What is radiocarbon dating?
Radiocarbon dating is one of the best ways to date objects that are thousands or tens of thousands rather than millions of years old. Archeologists cannot use it to date dinosaur bones, but it works for the oldest North American artifacts.
When archeologists find an object, such as a bone, they can date it by measuring how much carbon-14 is left in it. A bone that is only 100 years old will have more carbon-14 left than one that is 1000 years old, or 10,000 years old. This is good enough to reliably, although not very precisely, date an object.
Carbon is everywhere in nature and is split into three common isotopes, carbon-12, carbon-13, and carbon-14. When cosmic rays hit the earth, they turn carbon-12 into radioactive carbon-14.
When plants grow, they absorb carbon from nature. Different plants have the same ratio of carbon-14 to carbon-12.
The ratio for plants is the same as the ratio in the atmosphere. Animals that eat plants end up with the same ratio, and so do carnivores. Two very different animals have the same ratio of carbon-14.
After a plant or animal dies, the plant or animal no longer maintains the ratio. Carbon-14 is radioactive, so it slowly decays over time, and the ratio of carbon-14 to carbon-12 decreases.
Carbon-14 decays at the same rate regardless of the conditions in the ground. Things like temperature and moisture do not make the carbon-14 decay any faster or slower. For example, if two animal bones are buried in different locations, you can count on the carbon-14 to decay at the same speed.
The type of material also doesn't matter - bone, skin, wood, bark, and so on all decay at the same rate. For this reason, carbon-14 dating is a great tool for archeologists.
It does not give you a precise date, but it is a reliable method as long as nothing goes wrong. You can use carbon dating for organic objects up to about 60,000 years old.
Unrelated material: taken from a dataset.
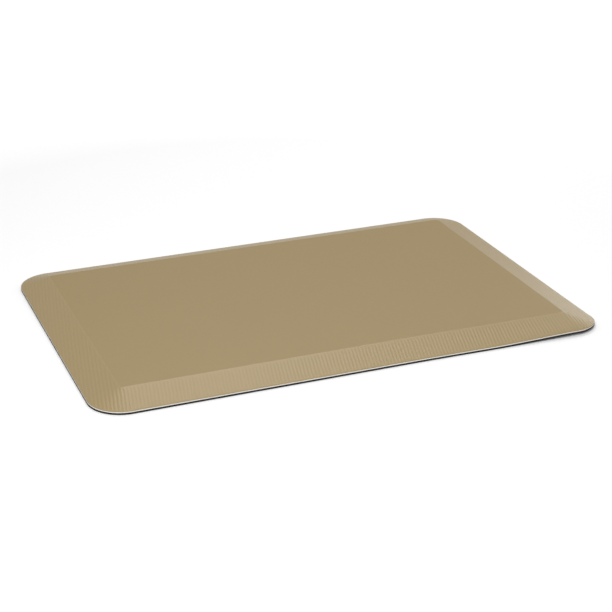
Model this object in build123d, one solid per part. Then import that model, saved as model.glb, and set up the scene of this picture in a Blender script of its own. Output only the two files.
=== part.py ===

It doesn't work for very old objects because all of the carbon 14 disappears eventually.
This technology has been around since the 1950s and has improved since then. Today, you can use only a very small amount of material to determine the date. This was not true in the early years when you sometimes had to sacrifice a large piece of an object to date it.
Many dates that archeologists believed in the first half of the twentieth century were overturned by carbon 14 dating. The estimate for how long ago the ice age ended was wrong before this technology was invented.
How is radiocarbon dating used to date arrowheads?
Arrowheads are not organic, so you cannot use carbon to date them directly. However, you can date organic material that is clearly from the same time as the arrowhead.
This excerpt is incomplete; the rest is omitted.